Friday 1 November 2013

Give us back our Religion

The altar for All Saints Day.

I was visiting a parishioner from a former parish this week (she is very poorly indeed, please spare her a prayer) when coming down the corridor I was recognised by some other parishioners from a former parish.  Once they had reminded me I recalled who they were, as they were not people overly involved in parish activities but just "ordinary" faithful Mass goers.  In the course of a little chat, they paid me the great compliment of saying, "Father, you gave us our religion back." What she meant was the experience all those little things that speak of the numinous, of our tradition and call us out of the ordinary to raise the heart and mind to God.

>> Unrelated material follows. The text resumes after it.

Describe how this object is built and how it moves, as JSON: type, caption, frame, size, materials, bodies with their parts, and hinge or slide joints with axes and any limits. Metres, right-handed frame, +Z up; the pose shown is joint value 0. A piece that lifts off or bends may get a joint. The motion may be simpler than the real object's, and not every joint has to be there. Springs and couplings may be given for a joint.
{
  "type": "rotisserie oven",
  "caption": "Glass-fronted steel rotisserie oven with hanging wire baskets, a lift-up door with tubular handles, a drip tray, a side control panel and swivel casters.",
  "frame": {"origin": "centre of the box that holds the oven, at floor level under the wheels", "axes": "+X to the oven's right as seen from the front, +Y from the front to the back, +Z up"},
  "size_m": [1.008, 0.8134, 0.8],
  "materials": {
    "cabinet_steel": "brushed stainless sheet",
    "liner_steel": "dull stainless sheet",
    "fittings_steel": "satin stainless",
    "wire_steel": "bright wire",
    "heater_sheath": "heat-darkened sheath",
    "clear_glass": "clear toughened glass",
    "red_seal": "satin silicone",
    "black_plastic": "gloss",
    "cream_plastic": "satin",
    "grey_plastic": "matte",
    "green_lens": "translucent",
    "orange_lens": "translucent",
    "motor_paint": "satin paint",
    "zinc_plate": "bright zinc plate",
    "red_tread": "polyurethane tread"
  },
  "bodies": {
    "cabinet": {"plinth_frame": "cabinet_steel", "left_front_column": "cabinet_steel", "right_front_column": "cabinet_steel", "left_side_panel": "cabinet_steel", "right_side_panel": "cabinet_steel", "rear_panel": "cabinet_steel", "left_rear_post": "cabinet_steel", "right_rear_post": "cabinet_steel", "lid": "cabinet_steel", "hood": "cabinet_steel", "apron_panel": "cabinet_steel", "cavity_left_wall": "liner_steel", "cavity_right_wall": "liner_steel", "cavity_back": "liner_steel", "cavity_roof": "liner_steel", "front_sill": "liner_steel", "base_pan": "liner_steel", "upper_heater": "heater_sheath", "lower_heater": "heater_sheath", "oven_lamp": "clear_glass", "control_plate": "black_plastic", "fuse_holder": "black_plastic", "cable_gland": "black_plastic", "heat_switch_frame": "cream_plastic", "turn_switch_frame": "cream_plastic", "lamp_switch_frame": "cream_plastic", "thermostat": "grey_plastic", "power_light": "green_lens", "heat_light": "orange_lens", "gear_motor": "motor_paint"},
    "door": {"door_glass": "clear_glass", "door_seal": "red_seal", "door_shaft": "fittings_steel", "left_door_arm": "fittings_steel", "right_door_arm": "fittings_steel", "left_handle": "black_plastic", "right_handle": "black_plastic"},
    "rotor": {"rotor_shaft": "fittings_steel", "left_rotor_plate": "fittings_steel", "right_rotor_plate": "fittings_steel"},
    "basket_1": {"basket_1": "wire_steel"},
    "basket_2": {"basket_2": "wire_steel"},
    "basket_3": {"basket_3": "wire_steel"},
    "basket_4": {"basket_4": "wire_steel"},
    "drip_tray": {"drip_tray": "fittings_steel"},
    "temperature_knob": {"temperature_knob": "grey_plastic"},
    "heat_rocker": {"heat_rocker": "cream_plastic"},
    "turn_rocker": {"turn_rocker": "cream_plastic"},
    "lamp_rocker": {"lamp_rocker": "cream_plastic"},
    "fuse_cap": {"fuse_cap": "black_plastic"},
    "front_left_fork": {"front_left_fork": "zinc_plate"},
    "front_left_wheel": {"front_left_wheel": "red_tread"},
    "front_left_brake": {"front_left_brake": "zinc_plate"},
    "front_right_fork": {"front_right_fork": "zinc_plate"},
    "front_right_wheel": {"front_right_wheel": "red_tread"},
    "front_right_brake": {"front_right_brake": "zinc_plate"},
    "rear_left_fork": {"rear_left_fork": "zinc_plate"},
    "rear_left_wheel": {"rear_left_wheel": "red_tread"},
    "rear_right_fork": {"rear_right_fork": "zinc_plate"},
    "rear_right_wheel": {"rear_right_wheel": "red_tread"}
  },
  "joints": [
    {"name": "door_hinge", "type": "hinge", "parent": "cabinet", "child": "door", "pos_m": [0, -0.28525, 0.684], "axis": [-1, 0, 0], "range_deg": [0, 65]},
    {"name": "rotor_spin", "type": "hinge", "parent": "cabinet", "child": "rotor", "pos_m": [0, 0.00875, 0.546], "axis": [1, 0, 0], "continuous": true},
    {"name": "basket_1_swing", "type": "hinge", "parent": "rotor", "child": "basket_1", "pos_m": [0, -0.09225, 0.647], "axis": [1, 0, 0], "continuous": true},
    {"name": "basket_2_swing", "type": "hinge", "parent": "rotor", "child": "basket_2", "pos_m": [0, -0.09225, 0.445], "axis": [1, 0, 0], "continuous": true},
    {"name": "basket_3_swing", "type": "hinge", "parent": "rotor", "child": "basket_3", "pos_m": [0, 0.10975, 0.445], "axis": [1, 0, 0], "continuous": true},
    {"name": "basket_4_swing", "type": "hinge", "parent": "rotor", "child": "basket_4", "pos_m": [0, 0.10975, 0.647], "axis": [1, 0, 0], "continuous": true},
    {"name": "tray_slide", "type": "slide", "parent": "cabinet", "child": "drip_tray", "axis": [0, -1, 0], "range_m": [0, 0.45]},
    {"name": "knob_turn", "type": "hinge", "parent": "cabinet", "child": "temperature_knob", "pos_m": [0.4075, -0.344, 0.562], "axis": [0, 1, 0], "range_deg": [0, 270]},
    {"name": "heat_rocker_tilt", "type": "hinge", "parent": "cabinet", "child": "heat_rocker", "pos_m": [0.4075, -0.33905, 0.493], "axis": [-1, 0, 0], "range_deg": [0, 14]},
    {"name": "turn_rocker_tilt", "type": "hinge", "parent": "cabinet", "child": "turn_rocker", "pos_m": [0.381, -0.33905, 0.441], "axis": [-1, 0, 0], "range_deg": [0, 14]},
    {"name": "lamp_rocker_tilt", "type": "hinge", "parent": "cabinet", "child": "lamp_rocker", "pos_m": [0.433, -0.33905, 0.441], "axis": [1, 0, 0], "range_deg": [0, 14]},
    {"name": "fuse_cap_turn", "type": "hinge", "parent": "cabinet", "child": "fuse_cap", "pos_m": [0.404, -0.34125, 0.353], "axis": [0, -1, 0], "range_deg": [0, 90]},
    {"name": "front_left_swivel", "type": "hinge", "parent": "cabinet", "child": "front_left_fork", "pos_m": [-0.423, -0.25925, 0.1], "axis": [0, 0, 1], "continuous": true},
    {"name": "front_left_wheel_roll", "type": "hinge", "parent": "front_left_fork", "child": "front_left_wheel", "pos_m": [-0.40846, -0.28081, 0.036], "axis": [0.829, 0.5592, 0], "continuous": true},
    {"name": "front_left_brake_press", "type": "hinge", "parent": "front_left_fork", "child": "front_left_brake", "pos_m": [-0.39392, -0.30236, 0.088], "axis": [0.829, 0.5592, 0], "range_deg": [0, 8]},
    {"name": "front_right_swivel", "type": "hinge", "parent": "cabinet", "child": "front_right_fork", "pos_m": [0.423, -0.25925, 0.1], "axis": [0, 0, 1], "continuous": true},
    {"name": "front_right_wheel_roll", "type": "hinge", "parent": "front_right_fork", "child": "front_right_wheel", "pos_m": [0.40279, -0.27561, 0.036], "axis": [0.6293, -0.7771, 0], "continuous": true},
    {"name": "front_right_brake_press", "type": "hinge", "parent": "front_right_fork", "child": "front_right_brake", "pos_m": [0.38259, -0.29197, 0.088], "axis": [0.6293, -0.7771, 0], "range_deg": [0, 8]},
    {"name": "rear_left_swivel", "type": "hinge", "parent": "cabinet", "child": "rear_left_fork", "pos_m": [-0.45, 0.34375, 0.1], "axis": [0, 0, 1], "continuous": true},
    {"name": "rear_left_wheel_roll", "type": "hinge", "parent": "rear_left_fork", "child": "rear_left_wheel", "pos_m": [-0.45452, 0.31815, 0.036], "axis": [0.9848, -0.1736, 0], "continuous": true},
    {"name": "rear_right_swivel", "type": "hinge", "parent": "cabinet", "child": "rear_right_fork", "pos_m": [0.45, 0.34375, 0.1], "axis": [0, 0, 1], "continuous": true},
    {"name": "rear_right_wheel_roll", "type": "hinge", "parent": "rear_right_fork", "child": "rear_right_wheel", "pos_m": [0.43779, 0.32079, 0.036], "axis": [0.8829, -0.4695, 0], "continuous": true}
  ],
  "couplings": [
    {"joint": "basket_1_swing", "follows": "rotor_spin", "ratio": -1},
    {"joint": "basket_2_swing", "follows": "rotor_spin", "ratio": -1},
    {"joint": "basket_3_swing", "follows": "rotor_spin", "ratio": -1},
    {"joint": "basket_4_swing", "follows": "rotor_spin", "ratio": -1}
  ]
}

I regale you with this snippet not to enhance my reputation but rather to reflect on a rather sad phenomena - that many people who have persevered going to Mass over these years when so much change has taken place feel that they have "lost" or had their religion taken away.  These are the ordinary faithful Mass goers.  They may not come to the social events or help out in any special ministries but they simply try to do what they were taught - go to Mass each Sunday and live as good a life as they can manage.  It's perhaps many of these who over the years of changing liturgical experience have eventually drifted away.  Not confident enough to challenge any errors in the new ways but unable to find solace or beauty in the Mass as they have come to experience it. They do not agitate for the the "old" religion but would willingly see its return.  I wonder if it's many of these people who have drifted away over the years and lapsed not because they have given up their faith but because they feel it's moved away from them?  The jollifications of the "modern" experience of Mass don't give enough spiritual sustenance to make the experience worthwhile getting out of bed for  on a Sunday morning.

It was a good moment for me. After all, giving people religion must be some part of the priest's job.